-- START OF Input rows --

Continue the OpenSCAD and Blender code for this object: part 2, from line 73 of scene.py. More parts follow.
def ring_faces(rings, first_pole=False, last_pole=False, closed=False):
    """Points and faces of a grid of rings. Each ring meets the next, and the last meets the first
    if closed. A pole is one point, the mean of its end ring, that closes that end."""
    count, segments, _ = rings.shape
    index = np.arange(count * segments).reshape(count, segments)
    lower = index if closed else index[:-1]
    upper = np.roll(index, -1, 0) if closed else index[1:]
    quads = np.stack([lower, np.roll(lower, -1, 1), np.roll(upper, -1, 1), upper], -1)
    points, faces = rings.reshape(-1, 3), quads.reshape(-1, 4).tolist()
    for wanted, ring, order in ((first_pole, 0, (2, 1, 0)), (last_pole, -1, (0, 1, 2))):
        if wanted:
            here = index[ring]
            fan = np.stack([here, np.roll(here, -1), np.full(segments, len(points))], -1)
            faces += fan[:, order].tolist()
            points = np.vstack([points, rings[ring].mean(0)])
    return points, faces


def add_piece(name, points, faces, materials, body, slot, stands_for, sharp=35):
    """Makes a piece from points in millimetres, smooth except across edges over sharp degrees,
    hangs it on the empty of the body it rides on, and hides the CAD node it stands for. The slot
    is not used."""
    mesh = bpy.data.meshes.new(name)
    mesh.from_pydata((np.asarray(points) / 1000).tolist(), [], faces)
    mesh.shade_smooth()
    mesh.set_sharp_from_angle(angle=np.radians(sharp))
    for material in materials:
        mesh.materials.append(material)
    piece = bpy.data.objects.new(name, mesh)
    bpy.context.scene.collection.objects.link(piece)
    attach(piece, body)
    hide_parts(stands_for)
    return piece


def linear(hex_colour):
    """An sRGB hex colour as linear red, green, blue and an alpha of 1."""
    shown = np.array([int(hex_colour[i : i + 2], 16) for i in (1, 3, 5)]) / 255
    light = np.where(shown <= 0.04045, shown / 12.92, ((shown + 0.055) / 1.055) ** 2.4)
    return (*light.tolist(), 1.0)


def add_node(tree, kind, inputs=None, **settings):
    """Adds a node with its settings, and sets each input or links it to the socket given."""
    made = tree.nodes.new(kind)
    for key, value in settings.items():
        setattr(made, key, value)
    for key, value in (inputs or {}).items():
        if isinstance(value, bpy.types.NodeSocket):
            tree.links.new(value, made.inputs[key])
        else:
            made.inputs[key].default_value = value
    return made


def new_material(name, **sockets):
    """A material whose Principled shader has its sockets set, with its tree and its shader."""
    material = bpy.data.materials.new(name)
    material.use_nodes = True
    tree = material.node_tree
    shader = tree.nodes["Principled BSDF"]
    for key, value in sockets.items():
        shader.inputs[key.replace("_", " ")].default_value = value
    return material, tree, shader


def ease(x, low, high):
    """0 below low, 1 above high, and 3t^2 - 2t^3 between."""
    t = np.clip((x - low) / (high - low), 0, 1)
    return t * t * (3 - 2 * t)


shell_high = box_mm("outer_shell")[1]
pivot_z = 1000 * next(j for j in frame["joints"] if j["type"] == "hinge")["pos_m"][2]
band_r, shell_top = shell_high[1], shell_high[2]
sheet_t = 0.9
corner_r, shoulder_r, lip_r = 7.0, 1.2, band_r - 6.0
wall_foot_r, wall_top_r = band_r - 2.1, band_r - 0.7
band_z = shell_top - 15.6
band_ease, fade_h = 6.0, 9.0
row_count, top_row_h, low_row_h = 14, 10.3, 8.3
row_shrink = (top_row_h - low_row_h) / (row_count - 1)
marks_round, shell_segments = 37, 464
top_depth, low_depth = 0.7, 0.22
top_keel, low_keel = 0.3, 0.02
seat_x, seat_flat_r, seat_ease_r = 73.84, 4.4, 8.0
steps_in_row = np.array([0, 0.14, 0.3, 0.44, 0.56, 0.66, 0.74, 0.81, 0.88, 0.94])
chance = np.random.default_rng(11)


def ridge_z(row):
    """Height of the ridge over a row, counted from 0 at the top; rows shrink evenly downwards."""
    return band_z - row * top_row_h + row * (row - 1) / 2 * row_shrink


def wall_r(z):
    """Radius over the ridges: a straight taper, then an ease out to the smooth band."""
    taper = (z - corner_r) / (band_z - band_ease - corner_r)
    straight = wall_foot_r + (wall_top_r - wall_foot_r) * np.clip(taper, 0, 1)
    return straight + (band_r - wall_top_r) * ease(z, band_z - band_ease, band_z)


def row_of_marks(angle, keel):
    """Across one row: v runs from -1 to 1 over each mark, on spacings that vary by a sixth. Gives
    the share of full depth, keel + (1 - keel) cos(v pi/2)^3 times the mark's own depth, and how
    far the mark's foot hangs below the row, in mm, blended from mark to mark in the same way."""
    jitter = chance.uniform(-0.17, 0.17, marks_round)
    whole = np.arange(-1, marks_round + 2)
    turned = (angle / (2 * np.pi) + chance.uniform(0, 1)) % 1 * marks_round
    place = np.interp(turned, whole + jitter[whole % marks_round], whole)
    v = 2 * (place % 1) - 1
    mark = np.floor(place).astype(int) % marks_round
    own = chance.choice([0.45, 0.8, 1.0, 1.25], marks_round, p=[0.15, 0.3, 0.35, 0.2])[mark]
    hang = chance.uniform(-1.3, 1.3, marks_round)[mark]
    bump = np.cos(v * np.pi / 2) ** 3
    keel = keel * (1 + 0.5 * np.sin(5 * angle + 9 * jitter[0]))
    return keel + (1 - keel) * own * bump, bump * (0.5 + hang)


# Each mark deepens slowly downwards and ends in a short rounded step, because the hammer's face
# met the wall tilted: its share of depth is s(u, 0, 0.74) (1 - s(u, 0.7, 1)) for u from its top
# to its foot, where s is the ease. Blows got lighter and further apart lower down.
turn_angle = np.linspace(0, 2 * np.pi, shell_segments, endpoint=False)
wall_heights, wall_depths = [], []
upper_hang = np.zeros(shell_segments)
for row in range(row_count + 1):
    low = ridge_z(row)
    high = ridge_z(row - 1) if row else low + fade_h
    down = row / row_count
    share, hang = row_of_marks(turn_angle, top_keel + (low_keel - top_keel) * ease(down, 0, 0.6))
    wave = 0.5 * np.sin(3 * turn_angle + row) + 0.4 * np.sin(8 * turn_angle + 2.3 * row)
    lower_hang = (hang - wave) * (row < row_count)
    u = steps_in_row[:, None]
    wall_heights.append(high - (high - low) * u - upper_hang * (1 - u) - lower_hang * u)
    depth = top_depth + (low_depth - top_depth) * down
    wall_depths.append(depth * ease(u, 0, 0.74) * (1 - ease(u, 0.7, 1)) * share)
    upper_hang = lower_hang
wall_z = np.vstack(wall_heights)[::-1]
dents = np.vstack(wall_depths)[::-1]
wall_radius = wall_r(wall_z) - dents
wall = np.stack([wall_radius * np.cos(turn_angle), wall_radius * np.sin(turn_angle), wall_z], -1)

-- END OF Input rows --
-- START OF Input rows --

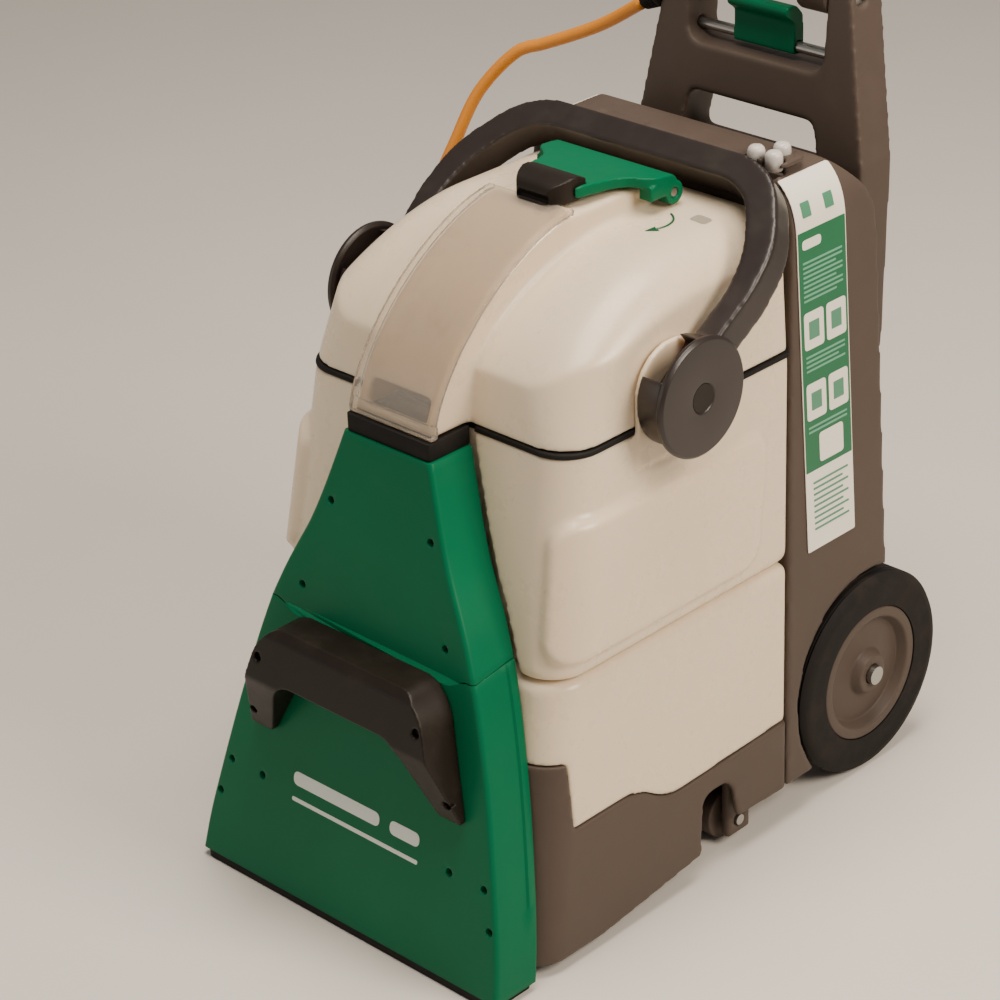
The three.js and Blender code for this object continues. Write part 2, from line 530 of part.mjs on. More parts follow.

-- END OF Input rows --
-- START OF Input rows --

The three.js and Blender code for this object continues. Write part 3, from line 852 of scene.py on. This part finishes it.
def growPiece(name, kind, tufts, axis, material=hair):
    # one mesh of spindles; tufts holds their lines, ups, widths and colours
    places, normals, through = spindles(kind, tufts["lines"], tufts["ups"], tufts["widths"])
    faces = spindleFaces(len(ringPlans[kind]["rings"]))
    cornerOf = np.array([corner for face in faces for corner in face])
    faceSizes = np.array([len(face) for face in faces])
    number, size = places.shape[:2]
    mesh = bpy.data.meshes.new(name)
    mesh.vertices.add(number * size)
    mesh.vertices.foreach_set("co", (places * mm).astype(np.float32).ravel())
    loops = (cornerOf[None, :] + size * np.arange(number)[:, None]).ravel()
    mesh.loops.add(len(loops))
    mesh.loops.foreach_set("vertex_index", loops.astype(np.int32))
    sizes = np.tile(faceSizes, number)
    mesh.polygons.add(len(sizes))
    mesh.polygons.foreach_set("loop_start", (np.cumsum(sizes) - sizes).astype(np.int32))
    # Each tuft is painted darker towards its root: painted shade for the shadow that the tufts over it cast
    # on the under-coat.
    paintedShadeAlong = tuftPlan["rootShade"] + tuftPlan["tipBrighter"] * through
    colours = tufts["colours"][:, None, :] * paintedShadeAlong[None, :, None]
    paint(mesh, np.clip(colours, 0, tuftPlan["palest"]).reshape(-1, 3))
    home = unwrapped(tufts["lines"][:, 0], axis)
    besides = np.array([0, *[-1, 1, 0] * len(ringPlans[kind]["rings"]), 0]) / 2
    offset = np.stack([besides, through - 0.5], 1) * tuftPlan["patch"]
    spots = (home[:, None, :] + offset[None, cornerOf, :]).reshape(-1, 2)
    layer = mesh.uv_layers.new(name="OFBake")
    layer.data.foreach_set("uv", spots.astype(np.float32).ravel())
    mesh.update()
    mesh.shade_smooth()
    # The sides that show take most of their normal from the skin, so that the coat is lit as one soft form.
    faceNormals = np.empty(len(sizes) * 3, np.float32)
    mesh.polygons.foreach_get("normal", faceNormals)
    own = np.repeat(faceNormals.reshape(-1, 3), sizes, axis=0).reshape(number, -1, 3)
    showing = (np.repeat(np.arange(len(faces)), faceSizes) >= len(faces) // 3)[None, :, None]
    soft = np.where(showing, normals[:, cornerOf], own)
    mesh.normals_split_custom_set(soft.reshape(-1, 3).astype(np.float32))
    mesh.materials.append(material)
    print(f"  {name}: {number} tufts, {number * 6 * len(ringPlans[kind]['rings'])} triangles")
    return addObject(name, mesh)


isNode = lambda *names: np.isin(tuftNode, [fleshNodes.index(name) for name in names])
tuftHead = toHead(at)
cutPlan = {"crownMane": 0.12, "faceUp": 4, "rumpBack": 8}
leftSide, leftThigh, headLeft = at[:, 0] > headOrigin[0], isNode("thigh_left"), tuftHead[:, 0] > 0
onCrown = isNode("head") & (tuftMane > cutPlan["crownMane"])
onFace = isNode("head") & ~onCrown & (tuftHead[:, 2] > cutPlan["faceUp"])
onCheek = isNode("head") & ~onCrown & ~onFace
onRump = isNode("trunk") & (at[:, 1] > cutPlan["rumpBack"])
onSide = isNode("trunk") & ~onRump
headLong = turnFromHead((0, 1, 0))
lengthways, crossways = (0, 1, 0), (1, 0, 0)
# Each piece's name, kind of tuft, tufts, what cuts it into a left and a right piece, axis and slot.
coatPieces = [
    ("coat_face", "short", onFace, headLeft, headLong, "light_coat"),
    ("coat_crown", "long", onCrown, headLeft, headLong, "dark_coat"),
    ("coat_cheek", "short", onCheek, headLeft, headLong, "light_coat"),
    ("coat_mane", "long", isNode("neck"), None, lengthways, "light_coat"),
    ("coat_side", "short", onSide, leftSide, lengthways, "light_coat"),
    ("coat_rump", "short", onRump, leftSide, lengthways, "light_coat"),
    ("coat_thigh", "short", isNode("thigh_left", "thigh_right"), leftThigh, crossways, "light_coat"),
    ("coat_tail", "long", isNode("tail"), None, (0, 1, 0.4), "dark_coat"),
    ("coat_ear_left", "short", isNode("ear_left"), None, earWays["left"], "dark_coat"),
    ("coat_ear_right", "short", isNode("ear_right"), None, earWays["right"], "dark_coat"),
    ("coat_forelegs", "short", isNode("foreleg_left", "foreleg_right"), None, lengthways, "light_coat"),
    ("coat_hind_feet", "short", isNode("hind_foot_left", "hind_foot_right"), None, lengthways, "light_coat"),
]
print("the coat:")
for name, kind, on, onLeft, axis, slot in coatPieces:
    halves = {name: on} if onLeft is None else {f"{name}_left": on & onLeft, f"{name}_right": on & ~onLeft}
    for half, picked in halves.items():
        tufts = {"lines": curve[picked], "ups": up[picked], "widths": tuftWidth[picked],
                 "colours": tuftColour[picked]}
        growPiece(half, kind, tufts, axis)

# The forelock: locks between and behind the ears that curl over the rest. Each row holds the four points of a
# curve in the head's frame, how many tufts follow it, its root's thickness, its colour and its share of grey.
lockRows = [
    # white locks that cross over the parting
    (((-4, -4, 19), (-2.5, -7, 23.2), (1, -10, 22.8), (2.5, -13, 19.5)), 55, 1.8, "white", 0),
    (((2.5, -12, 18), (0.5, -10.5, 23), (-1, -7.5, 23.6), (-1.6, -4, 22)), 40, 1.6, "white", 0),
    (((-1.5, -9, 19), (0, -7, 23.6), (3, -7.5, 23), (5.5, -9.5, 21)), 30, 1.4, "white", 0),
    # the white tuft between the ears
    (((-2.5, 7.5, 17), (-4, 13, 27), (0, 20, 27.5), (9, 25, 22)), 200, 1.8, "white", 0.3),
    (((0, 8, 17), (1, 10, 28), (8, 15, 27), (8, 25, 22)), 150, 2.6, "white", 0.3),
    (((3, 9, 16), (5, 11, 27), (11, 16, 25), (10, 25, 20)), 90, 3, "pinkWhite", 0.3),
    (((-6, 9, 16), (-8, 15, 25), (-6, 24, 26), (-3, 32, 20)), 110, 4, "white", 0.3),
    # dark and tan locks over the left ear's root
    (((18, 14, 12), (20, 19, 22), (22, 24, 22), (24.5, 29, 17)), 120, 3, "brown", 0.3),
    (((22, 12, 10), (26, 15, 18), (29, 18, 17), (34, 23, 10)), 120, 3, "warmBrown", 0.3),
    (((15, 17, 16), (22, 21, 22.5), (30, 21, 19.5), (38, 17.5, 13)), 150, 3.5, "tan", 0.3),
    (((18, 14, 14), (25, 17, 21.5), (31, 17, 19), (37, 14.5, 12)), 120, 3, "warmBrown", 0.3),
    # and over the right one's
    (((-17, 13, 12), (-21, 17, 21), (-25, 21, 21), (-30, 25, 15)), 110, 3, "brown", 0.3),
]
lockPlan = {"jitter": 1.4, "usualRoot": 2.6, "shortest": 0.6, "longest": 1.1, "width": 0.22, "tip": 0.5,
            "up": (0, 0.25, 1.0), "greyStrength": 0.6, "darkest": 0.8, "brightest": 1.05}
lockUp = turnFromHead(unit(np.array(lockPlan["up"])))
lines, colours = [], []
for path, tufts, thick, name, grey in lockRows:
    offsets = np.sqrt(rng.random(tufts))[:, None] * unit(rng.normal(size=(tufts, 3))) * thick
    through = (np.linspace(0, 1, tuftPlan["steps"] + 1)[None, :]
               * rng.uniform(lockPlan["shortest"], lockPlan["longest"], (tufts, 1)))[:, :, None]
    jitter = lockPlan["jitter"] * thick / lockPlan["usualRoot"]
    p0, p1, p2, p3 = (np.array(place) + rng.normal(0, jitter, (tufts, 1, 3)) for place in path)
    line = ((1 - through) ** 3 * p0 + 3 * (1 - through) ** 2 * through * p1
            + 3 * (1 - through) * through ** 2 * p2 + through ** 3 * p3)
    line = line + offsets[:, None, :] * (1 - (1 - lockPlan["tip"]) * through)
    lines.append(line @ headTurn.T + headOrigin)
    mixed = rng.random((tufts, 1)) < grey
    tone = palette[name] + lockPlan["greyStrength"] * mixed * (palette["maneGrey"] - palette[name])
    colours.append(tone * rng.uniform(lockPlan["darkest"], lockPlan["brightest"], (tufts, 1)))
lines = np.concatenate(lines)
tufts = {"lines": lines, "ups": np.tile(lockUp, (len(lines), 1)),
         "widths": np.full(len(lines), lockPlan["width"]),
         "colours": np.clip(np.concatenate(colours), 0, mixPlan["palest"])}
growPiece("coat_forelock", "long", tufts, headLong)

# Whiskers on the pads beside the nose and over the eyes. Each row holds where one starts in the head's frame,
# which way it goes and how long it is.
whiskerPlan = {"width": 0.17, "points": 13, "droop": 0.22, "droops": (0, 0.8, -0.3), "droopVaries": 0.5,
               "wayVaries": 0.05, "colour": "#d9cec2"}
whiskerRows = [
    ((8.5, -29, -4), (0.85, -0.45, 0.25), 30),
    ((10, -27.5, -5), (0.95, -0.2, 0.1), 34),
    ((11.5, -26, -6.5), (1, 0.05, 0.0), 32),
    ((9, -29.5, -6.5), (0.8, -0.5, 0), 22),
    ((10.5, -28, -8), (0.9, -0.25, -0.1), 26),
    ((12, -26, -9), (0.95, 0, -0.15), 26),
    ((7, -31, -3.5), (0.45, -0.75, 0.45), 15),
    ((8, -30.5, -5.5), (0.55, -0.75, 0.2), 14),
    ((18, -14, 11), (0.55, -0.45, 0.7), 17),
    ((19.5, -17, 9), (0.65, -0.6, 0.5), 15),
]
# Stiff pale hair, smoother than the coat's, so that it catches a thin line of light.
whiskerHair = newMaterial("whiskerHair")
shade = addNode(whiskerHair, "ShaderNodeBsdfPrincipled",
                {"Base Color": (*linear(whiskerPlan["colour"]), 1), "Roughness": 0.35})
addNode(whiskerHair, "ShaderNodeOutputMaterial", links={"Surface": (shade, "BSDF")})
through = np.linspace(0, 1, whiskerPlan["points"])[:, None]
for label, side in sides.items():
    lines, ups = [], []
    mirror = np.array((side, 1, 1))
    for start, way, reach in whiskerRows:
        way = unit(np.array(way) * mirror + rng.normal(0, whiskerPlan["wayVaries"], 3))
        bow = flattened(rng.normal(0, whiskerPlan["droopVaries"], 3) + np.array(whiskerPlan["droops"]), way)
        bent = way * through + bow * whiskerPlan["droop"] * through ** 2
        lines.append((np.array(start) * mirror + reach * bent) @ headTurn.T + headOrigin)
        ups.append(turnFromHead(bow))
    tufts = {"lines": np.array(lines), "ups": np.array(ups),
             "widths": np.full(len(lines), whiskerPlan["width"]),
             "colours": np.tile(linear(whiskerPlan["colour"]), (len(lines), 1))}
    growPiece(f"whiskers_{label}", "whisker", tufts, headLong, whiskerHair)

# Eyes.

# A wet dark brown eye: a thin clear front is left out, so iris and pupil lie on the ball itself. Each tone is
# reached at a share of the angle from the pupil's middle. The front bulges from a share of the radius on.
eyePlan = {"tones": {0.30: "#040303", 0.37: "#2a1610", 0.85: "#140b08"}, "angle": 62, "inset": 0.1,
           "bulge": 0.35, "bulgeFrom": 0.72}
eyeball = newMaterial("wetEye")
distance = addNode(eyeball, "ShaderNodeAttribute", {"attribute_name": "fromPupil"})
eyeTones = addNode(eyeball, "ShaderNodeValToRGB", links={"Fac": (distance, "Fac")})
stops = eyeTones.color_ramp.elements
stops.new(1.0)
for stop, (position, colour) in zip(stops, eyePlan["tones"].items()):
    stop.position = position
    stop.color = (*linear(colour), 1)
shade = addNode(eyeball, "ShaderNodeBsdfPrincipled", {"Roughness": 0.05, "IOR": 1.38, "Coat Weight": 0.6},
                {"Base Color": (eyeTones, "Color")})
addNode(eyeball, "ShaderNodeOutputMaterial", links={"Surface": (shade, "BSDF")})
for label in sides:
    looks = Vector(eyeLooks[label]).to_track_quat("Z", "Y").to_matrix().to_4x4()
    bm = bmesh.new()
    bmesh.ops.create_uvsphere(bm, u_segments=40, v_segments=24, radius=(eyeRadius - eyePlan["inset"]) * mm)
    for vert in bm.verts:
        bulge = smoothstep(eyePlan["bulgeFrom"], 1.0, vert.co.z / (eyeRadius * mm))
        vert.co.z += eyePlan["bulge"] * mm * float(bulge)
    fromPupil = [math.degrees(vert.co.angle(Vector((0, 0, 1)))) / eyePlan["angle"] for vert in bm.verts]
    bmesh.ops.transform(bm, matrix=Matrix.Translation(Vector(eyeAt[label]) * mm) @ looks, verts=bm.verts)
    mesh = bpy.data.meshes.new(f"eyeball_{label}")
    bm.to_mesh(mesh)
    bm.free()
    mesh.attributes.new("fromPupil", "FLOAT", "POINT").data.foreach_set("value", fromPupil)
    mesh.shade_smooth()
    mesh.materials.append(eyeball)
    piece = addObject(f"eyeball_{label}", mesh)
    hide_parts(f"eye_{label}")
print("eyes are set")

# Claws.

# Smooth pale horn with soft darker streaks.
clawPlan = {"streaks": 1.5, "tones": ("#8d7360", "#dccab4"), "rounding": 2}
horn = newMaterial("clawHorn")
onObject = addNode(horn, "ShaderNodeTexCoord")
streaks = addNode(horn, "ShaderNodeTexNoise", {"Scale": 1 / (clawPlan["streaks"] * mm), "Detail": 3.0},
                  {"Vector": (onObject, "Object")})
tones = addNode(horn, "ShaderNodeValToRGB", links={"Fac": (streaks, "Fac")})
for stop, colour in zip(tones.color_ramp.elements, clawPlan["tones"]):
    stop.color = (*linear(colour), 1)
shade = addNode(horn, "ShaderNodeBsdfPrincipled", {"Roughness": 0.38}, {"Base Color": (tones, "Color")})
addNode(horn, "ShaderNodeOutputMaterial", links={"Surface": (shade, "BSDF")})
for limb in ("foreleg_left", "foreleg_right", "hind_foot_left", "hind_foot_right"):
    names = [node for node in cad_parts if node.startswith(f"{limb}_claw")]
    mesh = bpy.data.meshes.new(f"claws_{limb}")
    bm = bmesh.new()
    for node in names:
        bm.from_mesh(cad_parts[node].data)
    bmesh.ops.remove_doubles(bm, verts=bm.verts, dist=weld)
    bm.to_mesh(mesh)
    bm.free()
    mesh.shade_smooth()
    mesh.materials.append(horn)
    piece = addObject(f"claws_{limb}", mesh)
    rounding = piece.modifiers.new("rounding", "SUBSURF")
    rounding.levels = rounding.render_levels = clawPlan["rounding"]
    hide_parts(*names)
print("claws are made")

-- END OF Input rows --

● **Exercise instructions**:
Your task is to repeat exactly the lines from the one that contains "Continue the OpenSCAD" through the one that contains "return (*light.tolist(), 1.0)", with both end lines included.

● **Reply to the exercise**:
Continue the OpenSCAD and Blender code for this object: part 2, from line 73 of scene.py. More parts follow.
def ring_faces(rings, first_pole=False, last_pole=False, closed=False):
    """Points and faces of a grid of rings. Each ring meets the next, and the last meets the first
    if closed. A pole is one point, the mean of its end ring, that closes that end."""
    count, segments, _ = rings.shape
    index = np.arange(count * segments).reshape(count, segments)
    lower = index if closed else index[:-1]
    upper = np.roll(index, -1, 0) if closed else index[1:]
    quads = np.stack([lower, np.roll(lower, -1, 1), np.roll(upper, -1, 1), upper], -1)
    points, faces = rings.reshape(-1, 3), quads.reshape(-1, 4).tolist()
    for wanted, ring, order in ((first_pole, 0, (2, 1, 0)), (last_pole, -1, (0, 1, 2))):
        if wanted:
            here = index[ring]
            fan = np.stack([here, np.roll(here, -1), np.full(segments, len(points))], -1)
            faces += fan[:, order].tolist()
            points = np.vstack([points, rings[ring].mean(0)])
    return points, faces


def add_piece(name, points, faces, materials, body, slot, stands_for, sharp=35):
    """Makes a piece from points in millimetres, smooth except across edges over sharp degrees,
    hangs it on the empty of the body it rides on, and hides the CAD node it stands for. The slot
    is not used."""
    mesh = bpy.data.meshes.new(name)
    mesh.from_pydata((np.asarray(points) / 1000).tolist(), [], faces)
    mesh.shade_smooth()
    mesh.set_sharp_from_angle(angle=np.radians(sharp))
    for material in materials:
        mesh.materials.append(material)
    piece = bpy.data.objects.new(name, mesh)
    bpy.context.scene.collection.objects.link(piece)
    attach(piece, body)
    hide_parts(stands_for)
    return piece


def linear(hex_colour):
    """An sRGB hex colour as linear red, green, blue and an alpha of 1."""
    shown = np.array([int(hex_colour[i : i + 2], 16) for i in (1, 3, 5)]) / 255
    light = np.where(shown <= 0.04045, shown / 12.92, ((shown + 0.055) / 1.055) ** 2.4)
    return (*light.tolist(), 1.0)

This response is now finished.